_WHAT IS EXPECTED:_ Transcribe the stretch of entries below from the line with "Turn this picture" through the line with "Run with: blender", exactly and with both ends included; leave out all other lines.

_GIVEN DATA:_

☆ ☆ ☆ ☆ ☆ ☆ ☆

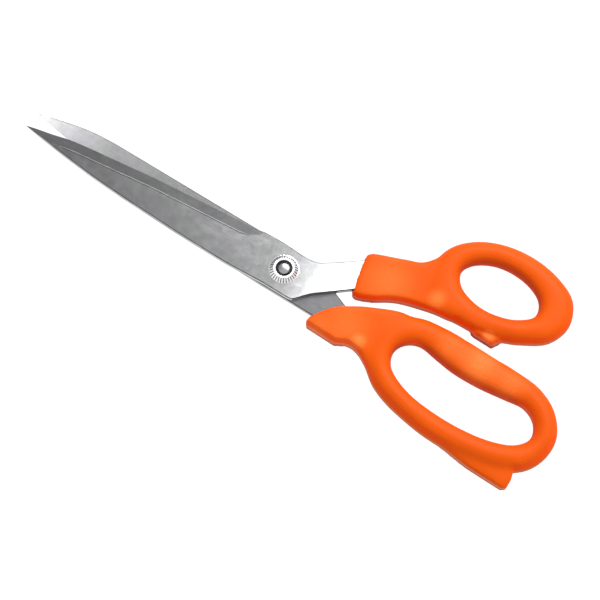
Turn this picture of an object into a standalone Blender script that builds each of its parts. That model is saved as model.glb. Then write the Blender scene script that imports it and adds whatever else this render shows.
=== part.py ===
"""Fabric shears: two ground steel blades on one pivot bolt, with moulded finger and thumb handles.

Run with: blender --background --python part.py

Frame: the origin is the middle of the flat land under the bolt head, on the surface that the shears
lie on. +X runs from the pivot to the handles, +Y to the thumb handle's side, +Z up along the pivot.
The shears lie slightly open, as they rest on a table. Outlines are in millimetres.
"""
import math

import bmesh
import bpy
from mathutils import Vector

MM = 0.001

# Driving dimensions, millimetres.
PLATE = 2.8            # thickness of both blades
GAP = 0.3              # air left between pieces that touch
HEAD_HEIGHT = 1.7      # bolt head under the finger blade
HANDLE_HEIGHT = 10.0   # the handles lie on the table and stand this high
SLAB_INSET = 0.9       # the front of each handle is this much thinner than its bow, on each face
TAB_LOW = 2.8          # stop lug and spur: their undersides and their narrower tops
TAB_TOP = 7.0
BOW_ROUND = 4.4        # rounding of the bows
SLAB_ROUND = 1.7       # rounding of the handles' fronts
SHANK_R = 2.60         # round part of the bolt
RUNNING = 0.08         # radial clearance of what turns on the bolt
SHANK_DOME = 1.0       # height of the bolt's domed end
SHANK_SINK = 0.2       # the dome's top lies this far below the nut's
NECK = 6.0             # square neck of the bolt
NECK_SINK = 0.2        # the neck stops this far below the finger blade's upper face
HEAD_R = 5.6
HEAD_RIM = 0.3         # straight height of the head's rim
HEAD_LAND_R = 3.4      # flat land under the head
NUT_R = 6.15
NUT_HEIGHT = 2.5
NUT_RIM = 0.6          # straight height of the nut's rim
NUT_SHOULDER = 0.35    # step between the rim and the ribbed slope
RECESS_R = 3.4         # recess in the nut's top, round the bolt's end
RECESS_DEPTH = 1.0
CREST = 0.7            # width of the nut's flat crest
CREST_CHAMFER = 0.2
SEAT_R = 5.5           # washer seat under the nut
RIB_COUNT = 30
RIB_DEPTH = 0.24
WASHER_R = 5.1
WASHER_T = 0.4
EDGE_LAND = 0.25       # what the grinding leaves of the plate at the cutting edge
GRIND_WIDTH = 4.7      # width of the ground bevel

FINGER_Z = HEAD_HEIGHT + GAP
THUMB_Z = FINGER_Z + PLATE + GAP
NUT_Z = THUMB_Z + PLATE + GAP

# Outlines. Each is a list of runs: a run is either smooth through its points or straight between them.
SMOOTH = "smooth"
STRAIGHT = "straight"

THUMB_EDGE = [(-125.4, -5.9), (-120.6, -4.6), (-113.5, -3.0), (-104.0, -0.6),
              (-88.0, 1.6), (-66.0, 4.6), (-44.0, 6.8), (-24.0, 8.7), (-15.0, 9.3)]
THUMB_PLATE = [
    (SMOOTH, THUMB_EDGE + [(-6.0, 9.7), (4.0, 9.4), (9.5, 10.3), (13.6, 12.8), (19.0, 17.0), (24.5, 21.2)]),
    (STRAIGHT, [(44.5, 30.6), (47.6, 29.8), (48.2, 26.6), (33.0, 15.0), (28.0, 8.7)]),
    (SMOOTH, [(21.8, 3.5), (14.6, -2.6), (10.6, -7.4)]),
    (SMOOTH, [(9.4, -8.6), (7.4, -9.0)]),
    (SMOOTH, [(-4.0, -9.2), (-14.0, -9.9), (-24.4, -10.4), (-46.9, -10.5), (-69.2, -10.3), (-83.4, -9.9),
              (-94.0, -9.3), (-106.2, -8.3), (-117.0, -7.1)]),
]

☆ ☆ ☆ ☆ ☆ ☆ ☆

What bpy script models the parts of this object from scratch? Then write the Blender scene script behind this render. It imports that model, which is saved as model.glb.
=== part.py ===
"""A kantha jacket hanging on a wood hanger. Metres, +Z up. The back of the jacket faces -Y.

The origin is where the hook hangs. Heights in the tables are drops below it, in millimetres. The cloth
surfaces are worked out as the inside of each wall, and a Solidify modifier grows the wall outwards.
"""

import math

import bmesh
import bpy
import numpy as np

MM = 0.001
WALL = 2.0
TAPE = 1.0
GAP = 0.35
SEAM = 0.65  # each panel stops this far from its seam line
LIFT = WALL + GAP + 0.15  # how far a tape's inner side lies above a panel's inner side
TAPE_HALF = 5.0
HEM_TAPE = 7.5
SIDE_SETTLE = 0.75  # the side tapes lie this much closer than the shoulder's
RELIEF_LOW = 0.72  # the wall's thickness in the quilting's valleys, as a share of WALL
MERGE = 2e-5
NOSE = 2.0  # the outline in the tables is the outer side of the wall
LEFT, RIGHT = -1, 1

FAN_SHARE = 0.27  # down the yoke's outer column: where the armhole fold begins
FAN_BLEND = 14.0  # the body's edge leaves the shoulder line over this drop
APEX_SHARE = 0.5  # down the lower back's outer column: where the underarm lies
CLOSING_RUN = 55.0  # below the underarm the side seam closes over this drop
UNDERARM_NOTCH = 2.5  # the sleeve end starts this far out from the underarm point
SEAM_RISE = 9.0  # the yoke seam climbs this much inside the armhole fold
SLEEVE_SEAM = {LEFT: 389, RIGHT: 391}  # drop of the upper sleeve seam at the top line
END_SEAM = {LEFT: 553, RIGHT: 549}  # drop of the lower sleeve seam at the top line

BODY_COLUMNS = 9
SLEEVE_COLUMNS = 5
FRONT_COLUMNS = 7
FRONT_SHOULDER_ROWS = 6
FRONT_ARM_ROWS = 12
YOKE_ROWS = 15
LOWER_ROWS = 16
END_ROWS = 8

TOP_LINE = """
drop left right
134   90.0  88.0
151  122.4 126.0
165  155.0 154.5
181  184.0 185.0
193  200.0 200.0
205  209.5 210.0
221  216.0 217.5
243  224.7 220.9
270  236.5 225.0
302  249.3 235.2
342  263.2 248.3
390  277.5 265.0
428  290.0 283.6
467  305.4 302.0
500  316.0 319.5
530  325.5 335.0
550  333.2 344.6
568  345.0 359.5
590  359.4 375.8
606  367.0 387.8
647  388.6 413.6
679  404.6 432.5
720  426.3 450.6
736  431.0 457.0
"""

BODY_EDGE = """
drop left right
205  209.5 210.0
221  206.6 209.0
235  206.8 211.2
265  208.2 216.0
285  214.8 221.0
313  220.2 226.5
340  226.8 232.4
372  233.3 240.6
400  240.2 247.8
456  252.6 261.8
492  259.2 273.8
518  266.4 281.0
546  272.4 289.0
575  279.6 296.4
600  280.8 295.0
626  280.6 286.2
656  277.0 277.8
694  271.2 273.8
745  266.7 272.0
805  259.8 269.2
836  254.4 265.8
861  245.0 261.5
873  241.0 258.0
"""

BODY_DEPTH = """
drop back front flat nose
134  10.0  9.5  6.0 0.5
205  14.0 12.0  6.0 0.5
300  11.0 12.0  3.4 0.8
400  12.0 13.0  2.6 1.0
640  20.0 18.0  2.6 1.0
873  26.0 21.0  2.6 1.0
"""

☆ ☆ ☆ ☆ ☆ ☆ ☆

_REPLY:_
Turn this picture of an object into a standalone Blender script that builds each of its parts. That model is saved as model.glb. Then write the Blender scene script that imports it and adds whatever else this render shows.
=== part.py ===
"""Fabric shears: two ground steel blades on one pivot bolt, with moulded finger and thumb handles.

Run with: blender --background --python part.py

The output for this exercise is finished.